* [Exercise goal]
Identify every line in the records below that contains the word "shown", and copy each of those lines.

** START The input **

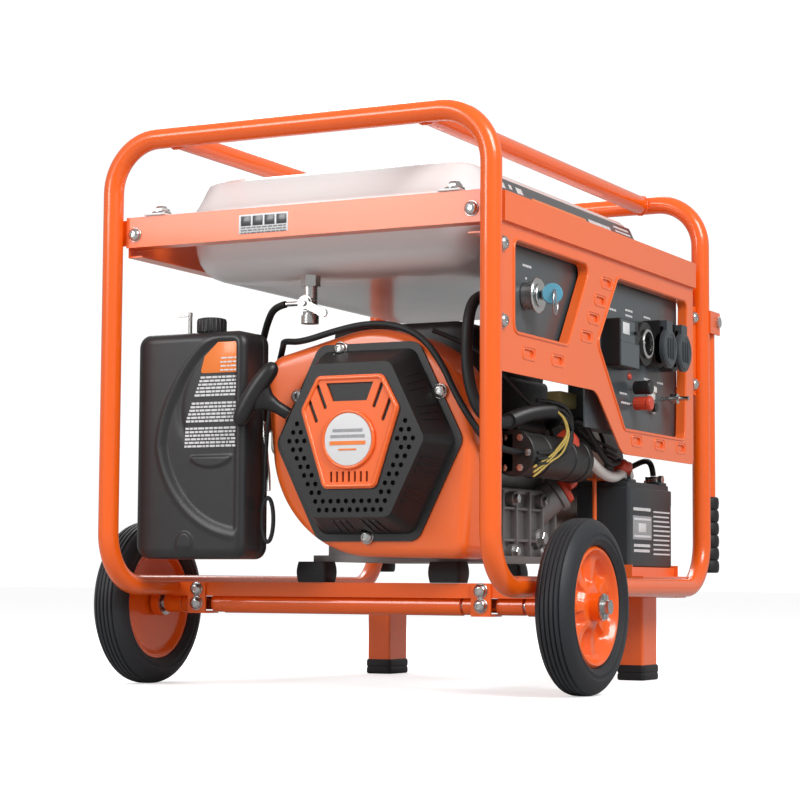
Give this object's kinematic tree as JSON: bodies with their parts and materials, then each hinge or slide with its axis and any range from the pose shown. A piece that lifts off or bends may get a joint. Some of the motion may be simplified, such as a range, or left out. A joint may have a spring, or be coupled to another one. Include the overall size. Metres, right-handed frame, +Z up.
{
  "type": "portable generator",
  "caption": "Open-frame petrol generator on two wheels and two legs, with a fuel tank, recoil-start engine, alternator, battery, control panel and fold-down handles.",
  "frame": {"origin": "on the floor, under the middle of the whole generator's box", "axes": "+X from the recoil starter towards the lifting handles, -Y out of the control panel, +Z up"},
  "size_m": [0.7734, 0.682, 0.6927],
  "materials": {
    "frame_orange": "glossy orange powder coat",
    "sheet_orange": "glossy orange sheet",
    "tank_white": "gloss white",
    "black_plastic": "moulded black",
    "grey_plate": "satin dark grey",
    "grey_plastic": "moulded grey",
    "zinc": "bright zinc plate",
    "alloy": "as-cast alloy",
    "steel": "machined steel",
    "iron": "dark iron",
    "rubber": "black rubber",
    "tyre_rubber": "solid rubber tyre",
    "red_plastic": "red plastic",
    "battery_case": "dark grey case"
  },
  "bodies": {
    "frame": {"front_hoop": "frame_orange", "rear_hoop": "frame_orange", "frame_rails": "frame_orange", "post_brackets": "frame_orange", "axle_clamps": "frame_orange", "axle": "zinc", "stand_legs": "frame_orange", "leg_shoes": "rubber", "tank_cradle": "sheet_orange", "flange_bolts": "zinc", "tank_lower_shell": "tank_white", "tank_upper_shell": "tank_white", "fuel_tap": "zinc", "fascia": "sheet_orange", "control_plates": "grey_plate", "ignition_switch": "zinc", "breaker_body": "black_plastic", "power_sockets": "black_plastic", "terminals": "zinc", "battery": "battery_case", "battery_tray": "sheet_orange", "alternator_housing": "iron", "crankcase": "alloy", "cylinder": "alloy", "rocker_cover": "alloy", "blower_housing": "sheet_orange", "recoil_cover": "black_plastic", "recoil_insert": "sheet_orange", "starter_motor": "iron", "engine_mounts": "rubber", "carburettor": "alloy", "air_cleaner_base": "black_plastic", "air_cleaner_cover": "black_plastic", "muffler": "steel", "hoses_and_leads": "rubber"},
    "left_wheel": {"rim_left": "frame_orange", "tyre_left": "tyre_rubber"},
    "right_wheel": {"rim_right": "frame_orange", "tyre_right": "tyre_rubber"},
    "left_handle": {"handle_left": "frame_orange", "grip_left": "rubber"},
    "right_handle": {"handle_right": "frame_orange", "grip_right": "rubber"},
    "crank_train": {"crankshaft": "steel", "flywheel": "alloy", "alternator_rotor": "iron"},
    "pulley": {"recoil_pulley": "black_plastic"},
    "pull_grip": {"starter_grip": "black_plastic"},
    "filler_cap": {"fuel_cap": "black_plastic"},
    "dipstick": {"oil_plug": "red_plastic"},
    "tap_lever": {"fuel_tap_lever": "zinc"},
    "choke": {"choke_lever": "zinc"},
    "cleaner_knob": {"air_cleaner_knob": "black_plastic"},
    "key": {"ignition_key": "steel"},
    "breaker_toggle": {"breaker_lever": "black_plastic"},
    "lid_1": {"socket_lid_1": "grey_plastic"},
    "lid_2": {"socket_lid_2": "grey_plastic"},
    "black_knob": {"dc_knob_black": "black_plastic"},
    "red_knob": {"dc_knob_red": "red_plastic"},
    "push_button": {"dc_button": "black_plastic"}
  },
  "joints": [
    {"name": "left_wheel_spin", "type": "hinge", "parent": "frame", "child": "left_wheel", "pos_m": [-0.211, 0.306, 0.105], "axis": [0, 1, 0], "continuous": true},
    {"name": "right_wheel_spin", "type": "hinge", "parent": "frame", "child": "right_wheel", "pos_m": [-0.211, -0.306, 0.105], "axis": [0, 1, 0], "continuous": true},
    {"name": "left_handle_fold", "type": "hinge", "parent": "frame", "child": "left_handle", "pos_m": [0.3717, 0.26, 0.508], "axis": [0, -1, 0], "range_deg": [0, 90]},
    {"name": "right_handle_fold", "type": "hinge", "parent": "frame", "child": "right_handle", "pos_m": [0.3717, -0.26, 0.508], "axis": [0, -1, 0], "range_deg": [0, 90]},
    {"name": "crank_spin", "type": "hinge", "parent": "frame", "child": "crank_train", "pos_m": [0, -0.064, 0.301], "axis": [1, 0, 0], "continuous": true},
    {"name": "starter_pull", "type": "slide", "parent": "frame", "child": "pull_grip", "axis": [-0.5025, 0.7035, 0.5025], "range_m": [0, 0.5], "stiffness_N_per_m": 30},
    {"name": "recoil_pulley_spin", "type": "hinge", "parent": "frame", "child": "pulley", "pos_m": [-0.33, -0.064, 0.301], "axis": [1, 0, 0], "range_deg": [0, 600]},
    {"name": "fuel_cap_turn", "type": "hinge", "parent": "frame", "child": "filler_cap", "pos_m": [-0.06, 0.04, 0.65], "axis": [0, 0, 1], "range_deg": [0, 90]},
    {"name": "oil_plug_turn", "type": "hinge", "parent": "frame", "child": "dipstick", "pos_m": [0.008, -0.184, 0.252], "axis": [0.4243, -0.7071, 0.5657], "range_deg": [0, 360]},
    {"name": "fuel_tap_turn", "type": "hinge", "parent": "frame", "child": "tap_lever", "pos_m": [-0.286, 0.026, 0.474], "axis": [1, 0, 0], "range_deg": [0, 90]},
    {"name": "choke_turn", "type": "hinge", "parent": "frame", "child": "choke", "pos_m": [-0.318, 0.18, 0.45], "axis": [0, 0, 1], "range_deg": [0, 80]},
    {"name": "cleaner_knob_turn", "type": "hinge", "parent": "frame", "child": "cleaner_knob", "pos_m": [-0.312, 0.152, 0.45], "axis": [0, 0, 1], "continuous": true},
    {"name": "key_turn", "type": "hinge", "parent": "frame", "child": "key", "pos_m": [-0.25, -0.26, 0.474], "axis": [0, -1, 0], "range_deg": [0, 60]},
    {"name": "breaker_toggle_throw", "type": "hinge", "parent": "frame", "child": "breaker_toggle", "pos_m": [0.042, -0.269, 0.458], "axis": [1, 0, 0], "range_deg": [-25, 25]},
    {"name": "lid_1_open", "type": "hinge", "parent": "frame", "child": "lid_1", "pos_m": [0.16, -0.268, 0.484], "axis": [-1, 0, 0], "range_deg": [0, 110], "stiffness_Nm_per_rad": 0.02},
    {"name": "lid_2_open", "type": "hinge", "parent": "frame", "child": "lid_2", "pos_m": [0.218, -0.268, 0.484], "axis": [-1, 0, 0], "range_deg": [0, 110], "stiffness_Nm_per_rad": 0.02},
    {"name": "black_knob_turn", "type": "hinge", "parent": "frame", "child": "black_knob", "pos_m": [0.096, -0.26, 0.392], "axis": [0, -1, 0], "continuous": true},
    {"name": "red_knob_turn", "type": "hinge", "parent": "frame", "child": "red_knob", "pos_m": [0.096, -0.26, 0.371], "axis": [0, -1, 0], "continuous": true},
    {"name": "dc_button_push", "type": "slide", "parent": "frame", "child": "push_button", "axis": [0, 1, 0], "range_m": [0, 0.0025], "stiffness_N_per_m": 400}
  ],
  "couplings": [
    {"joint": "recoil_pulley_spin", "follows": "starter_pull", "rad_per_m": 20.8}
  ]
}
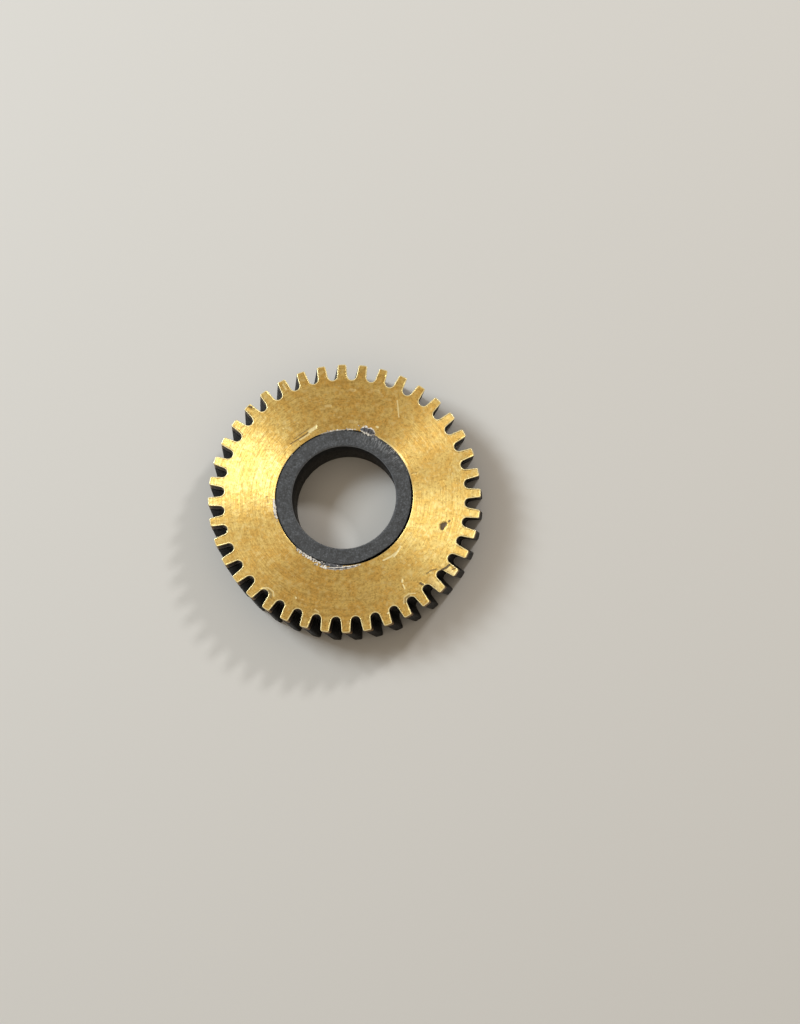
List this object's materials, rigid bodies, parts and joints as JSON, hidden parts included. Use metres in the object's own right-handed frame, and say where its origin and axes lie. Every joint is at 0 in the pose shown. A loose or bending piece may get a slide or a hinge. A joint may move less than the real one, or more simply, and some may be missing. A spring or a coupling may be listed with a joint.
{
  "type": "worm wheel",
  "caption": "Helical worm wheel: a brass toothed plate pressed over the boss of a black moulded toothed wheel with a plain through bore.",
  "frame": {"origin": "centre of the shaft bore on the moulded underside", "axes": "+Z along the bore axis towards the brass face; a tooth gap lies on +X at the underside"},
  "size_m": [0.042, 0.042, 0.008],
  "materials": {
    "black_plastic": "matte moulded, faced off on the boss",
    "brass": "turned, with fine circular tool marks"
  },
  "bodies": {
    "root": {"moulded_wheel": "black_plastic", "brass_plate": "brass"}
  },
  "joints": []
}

** END The input **

* [Output of the exercise]
Give this object's kinematic tree as JSON: bodies with their parts and materials, then each hinge or slide with its axis and any range from the pose shown. A piece that lifts off or bends may get a joint. Some of the motion may be simplified, such as a range, or left out. A joint may have a spring, or be coupled to another one. Include the overall size. Metres, right-handed frame, +Z up.
List this object's materials, rigid bodies, parts and joints as JSON, hidden parts included. Use metres in the object's own right-handed frame, and say where its origin and axes lie. Every joint is at 0 in the pose shown. A loose or bending piece may get a slide or a hinge. A joint may move less than the real one, or more simply, and some may be missing. A spring or a coupling may be listed with a joint.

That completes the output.